IEC 61280-4-1 uses an analogous framework with Method 1 (equivalent to TIA Method A) and Method 2 (equivalent to TIA Method B), enabling cross-border project specifications to align test results. For international data center projects governed by both ISO/IEC 11801 and TIA-568.2-D — a frequent requirement under ANSI/TIA-942 for Tier classification — procurement teams should specify which method was used in certification records to avoid ambiguity during audits.
"The reference method chosen during insertion loss testing is not a technicality — it determines whether connector losses are attributed to the link under test or absorbed into the reference baseline. Misaligned methods between installation contractors and acceptance teams are among the most common sources of disputed certification results on large-scale fiber deployments."

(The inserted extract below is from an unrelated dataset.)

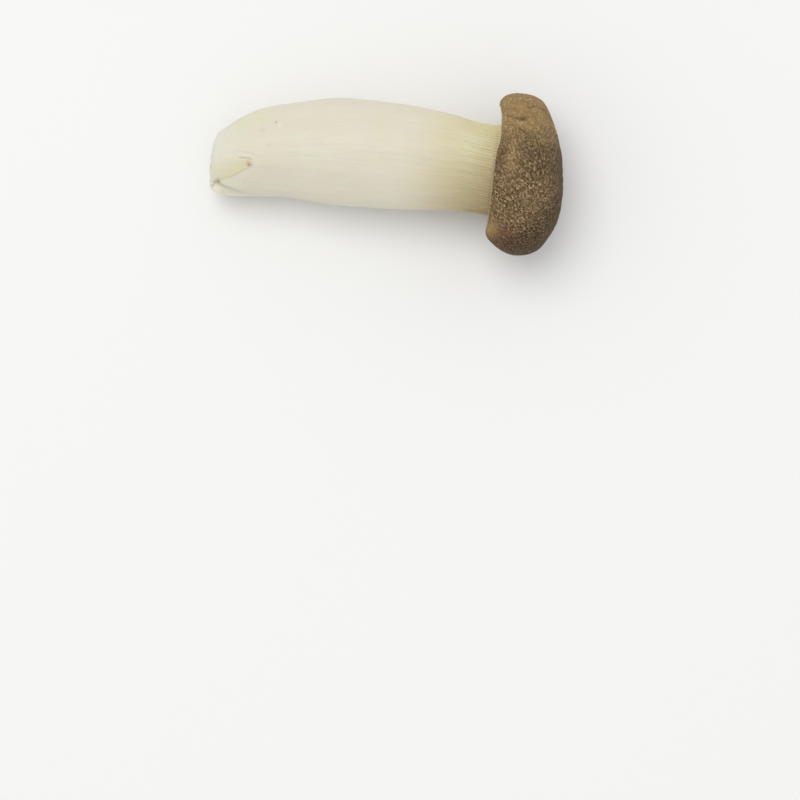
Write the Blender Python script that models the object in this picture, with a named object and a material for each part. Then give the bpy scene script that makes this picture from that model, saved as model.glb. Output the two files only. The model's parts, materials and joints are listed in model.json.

Loss Budgets: What the Numbers Must Meet
Certification is meaningful only when measured loss is validated against an application-specific loss budget. TIA-568.2-D and IEEE 802.3 define maximum channel insertion loss for each fiber grade and reach. The following specifications represent widely cited benchmarks that technicians must not exceed during certification:
- OM3 multimode fiber: Minimum modal bandwidth of 2,000 MHz·km (overfilled launch) and 2,000 MHz·km effective modal bandwidth (EMB/laser). Supports 10GBASE-SR to 300 m per IEEE 802.3ae.
- OM4 multimode fiber: Minimum EMB of 4,700 MHz·km. Supports 10GBASE-SR to 550 m and 40GBASE-SR4/100GBASE-SR4 to 150 m per IEEE 802.3ba.
- OM5 wideband multimode fiber: Minimum EMB of 4,700 MHz·km at 953 nm, enabling short-wavelength division multiplexing (SWDM). Supports 40G and 100G applications per TIA-492AAAE.
- Maximum channel insertion loss for OM3/OM4 at 850 nm: TIA-568.2-D specifies a maximum of 0.35 dB per mated connector pair and 0.1 dB per splice, with fiber attenuation not exceeding 3.5 dB/km at 850 nm and 1.5 dB/km at 1300 nm.
- Single-mode OS2 fiber: Maximum attenuation of 0.4 dB/km at 1310 nm and 0.4 dB/km at 1550 nm per TIA-568.2-D, with connector loss budgeted at 0.75 dB worst-case per mated pair in field conditions.
- ANSI/TIA-942-B (Data Center Standard): Requires that all fiber optic cabling be tested and certified to the insertion loss limits of TIA-568.2-D, with test records retained as part of the Tier documentation package.
IEC 61280-4-1 vs. TIA-526-14: Side-by-Side Comparison
| Attribute | IEC 61280-4-1 | TIA-526-14 |
|---|---|---|
| Issuing Body | International Electrotechnical Commission (IEC) | Telecommunications Industry Association (TIA) |
| Geographic Scope | International; referenced by ISO/IEC 11801 | North America; referenced by TIA-568.2-D |
| Fiber Scope | Multimode and single-mode | Multimode (TIA-526-7 covers single-mode) |
| Reference Methods | Method 1 (one jumper), Method 2 (two jumpers) | Method A, B, C (one, two, three jumpers) |
| Test Equipment | OLS + OPM or OTDR | OLS + OPM or OTDR |
| Government/Federal Adoption | Common in NATO, allied-nation projects | Required for U.S. federal/DoD structured cabling |
| Data Center Reference Standard | ISO/IEC 24764 | ANSI/TIA-942-B |
OTDR Testing and Its Relationship to Both Standards
Both IEC 61280-4-1 and TIA-526-14 permit the use of optical time-domain reflectometers (OTDRs) as a complementary — though not equivalent — test method to insertion loss measurement. OTDR traces provide event-by-event analysis of connector loss, splice loss, and fiber anomalies along a link, making them indispensable for troubleshooting and for verifying workmanship on long backbone runs. However, OTDR-measured loss values should not be substituted for bidirectional insertion loss results when certifying compliance to TIA-568.2-D channel requirements.
"OTDR testing characterizes the geometry and quality of a fiber link, but insertion loss testing with a calibrated light source and power meter is the only method that directly validates whether a channel meets its application loss budget. Both tests serve distinct and complementary purposes in a comprehensive certification program."
Practical Guidance for Procurement and Compliance Teams
When specifying fiber certification for federal, military, or large commercial projects, procurement documents should explicitly require:
- Certification to TIA-526-14 Method A or B (state which) for domestic U.S. projects, or IEC 61280-4-1 Method 1 or 2 for international or NATO-adjacent work.
- Test results reported in dB with reference method, wavelength, fiber grade (OM3/OM4/OM5 or OS2), and instrument model documented per ANSI/TIA-942-B record-keeping requirements.
- Bidirectional OTDR traces for backbone segments exceeding 100 m, stored as part of the as-built documentation package.
- Certification instruments that meet IEC 61280-4-1 source stability and power meter accuracy requirements; Fluke Networks DSX and OptiFiber Pro platforms are widely used tools that support both standard frameworks.
- For Buy American Act / BABA-compliant procurements, verified country-of-origin documentation for fiber cable and connectivity hardware alongside certification test records.